Oh I like her! She's lovely!


----------



## equiniphile (Aug 16, 2009)

She's really nice-looking! She looks like a nice sprinter with her long, low-to-the-ground body


----------



## ShutUpJoe (Nov 10, 2009)

I likey! Nice mare


----------



## TheCowgirlRanda (Mar 31, 2010)

OOOOHHHH Im lovin her!


----------



## bethsone (Feb 22, 2010)

oh shes beautifull' doesn't look tubby at all to me


----------



## westonsma (May 19, 2009)

Lol, so where's the big mean critique I've been waiting for? Eh?
_Posted via Mobile Device_


----------



## Earlywinefarm (Apr 29, 2010)

She is very pretty!!!! I love her head!!!


----------



## westonsma (May 19, 2009)

Thanks for all the compliments, btw!!
_Posted via Mobile Device_


----------



## westonsma (May 19, 2009)

Thanks for all the compliments, btw!! Until my husband starting working these cutters, we thought she was a small horse, lol. But she's a complete TANK compared to most of them, lol.
_Posted via Mobile Device_


----------



## sarahver (Apr 9, 2010)

It's pretty hard to do a big mean critique when you can everything is in proportion and she has nice clean legs, nice mare! 

If you really want something mean, ummm, she's not quite the shade of brown I like...?


----------



## westonsma (May 19, 2009)

LOL! Thanks! I really appreciate all the compliments and nice things!!!

She's dirty too, lol, spent 2 days all day gathering calves, the worked the dummy in 80º heat and didn't hardly break a sweat! 

She's fantastic.
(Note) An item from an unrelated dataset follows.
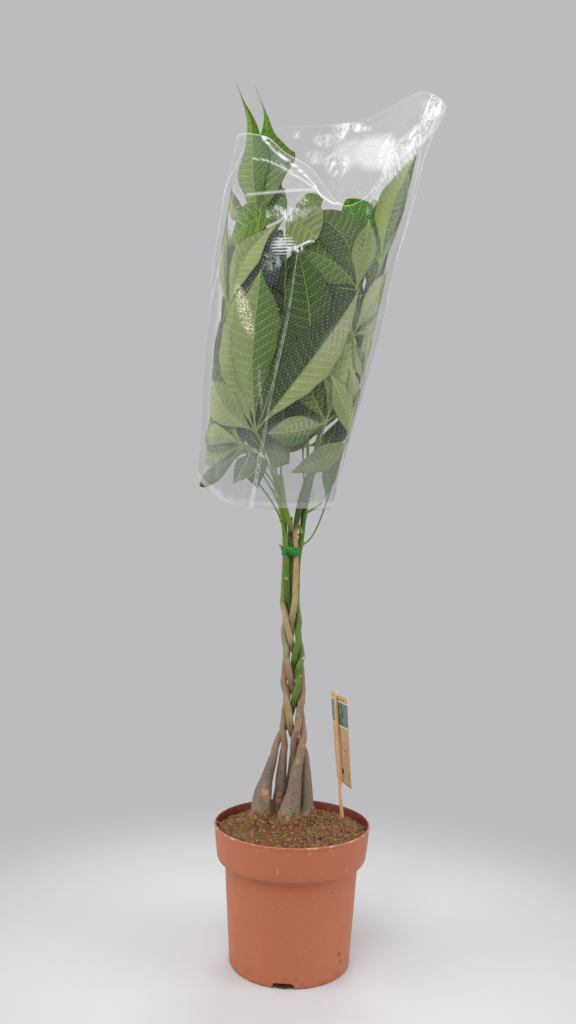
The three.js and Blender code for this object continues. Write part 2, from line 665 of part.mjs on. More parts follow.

Slow, but full of heart and go! ; ) I am sooo excited!


----------



## westonsma (May 19, 2009)

Oh, and she's Black. She just has a few of the winter fuzzies that have died but not fallen out yet that come off reddish. But she has no brown in her nose or her flanks, she's BLACK, baby!


----------



## sarahver (Apr 9, 2010)

Oops, my bad. Guess it must have been all that DIRT! There you go, that's kinda mean isn't it? Have fun with her she looks like she would go all day.

(I meant to say you can SEE everything is in proportion, when I type too fast my fingers can't keep up with my brain so I tend to leave out words).


----------



## FGRanch (Feb 9, 2008)

She's beautiful! I really like her, your got your self a pretty hot mare there!


----------



## westonsma (May 19, 2009)

Here's her 2nd ride since she left Montana in December. She's a little skittish of the flag, but we're getting there!!


----------



## westonsma (May 19, 2009)

Here are some more recent pictures! How does she look, now that she's at a little bit better weight?


----------



## westonsma (May 19, 2009)

and yes, she does tend to over-flex a little bit... she gets in a hurry to reverse if I ask for a back.


----------